## Aim of the exercise
Tell me how many lines hold "frame", please, using only the number.

==================================================

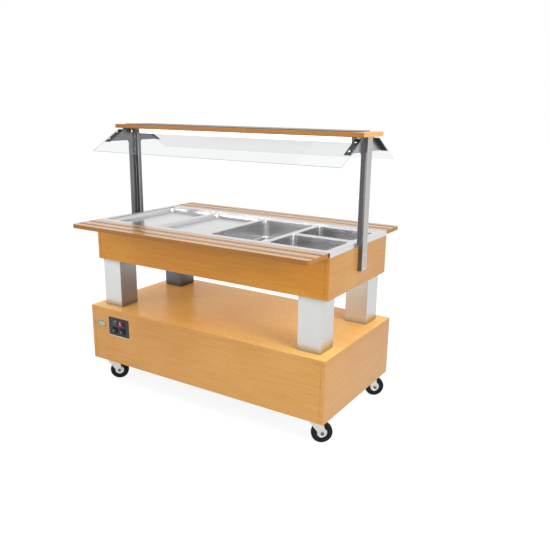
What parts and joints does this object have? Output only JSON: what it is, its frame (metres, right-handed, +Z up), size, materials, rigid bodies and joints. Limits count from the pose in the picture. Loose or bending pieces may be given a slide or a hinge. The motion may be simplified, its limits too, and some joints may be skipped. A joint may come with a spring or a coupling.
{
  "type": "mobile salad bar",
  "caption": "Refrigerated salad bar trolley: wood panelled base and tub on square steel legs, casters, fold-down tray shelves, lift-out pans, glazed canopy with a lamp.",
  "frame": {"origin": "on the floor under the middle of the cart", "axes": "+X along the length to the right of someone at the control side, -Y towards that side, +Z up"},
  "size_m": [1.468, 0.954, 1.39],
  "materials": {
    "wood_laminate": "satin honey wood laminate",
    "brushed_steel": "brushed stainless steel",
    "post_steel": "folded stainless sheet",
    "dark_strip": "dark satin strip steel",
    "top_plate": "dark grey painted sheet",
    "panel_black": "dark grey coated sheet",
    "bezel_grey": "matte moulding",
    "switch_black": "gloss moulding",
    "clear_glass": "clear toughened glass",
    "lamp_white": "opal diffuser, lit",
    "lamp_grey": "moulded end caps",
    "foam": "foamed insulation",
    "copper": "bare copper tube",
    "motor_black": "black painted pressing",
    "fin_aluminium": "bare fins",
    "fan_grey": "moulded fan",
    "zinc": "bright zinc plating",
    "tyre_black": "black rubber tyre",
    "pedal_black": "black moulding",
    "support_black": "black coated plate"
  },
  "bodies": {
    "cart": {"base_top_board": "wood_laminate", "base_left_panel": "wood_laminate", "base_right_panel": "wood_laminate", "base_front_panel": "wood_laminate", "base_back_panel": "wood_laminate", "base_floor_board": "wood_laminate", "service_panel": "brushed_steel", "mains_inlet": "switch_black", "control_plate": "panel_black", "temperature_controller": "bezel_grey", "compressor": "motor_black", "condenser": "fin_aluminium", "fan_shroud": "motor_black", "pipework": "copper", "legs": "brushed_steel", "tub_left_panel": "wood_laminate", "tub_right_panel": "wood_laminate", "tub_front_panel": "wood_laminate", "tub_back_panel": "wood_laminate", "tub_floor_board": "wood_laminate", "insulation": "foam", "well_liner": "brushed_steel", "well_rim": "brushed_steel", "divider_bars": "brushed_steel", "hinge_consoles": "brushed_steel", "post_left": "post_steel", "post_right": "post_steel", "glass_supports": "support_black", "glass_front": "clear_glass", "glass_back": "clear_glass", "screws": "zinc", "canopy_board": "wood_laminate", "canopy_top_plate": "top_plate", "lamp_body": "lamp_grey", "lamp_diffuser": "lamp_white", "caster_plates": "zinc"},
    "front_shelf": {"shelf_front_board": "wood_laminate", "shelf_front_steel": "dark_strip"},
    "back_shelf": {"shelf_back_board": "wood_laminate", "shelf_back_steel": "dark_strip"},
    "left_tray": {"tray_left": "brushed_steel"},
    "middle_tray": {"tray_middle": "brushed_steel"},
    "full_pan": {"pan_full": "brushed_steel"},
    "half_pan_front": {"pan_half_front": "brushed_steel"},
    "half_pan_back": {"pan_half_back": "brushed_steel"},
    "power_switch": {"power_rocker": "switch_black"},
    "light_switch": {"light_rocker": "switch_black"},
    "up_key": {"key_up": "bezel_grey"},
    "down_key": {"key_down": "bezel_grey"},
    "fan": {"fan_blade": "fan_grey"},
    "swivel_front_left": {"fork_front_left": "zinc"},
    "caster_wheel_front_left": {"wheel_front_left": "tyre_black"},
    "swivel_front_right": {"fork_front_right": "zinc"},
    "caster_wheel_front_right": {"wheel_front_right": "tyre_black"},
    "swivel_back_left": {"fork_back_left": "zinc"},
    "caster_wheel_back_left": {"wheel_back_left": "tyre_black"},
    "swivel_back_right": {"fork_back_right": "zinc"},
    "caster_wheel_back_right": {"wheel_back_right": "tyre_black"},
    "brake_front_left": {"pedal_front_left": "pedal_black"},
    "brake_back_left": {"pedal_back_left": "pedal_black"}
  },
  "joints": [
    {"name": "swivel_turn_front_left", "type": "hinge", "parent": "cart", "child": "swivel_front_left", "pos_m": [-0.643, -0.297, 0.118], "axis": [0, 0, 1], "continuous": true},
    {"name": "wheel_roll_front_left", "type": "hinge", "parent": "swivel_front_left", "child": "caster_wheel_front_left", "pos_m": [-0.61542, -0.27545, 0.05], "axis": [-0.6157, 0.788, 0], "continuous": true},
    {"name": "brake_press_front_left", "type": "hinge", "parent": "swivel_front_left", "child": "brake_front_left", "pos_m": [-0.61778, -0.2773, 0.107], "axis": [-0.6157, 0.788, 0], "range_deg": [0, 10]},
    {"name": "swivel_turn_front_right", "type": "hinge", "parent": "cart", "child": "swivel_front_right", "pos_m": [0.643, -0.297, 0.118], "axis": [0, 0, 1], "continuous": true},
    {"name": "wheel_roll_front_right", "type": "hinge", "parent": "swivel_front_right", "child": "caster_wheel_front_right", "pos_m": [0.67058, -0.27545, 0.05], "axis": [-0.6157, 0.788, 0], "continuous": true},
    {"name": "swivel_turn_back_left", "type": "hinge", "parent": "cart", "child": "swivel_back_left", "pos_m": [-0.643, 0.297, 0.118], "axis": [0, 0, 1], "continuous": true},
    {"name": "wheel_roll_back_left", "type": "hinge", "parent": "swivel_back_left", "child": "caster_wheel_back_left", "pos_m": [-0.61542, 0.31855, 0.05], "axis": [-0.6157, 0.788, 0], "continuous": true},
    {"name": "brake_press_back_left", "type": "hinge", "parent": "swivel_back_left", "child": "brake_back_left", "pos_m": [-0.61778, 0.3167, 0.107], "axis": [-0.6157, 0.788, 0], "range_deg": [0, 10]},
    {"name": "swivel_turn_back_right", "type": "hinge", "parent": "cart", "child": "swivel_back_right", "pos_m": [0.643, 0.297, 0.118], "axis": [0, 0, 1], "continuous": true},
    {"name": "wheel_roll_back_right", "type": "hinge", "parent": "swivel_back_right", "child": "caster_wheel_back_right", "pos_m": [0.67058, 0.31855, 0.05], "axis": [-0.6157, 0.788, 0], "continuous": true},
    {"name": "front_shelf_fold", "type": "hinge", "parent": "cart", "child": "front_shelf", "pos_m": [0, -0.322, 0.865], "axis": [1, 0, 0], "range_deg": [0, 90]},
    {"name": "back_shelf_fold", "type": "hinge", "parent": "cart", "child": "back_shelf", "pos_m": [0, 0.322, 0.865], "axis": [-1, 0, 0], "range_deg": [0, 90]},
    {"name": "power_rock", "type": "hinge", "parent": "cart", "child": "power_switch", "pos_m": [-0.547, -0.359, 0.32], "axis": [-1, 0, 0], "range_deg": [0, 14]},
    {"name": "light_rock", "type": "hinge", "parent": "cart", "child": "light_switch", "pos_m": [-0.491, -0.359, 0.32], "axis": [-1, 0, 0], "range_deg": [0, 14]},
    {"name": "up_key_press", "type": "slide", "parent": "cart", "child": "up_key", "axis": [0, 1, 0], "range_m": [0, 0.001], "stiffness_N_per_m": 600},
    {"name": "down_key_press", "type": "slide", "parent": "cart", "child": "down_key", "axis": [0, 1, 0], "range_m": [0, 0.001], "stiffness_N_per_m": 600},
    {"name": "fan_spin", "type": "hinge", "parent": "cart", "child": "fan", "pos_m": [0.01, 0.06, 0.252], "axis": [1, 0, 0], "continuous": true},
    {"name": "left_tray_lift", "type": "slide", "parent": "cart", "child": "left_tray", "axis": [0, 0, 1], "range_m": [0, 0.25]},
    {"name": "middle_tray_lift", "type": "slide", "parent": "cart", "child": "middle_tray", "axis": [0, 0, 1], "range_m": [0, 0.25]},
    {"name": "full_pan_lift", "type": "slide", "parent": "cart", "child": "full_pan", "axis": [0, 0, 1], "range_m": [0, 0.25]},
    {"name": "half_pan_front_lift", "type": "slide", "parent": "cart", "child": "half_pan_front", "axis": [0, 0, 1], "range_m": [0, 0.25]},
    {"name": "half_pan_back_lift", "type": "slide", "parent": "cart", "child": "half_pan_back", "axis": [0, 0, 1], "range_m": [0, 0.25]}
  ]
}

==================================================

## Correct response
2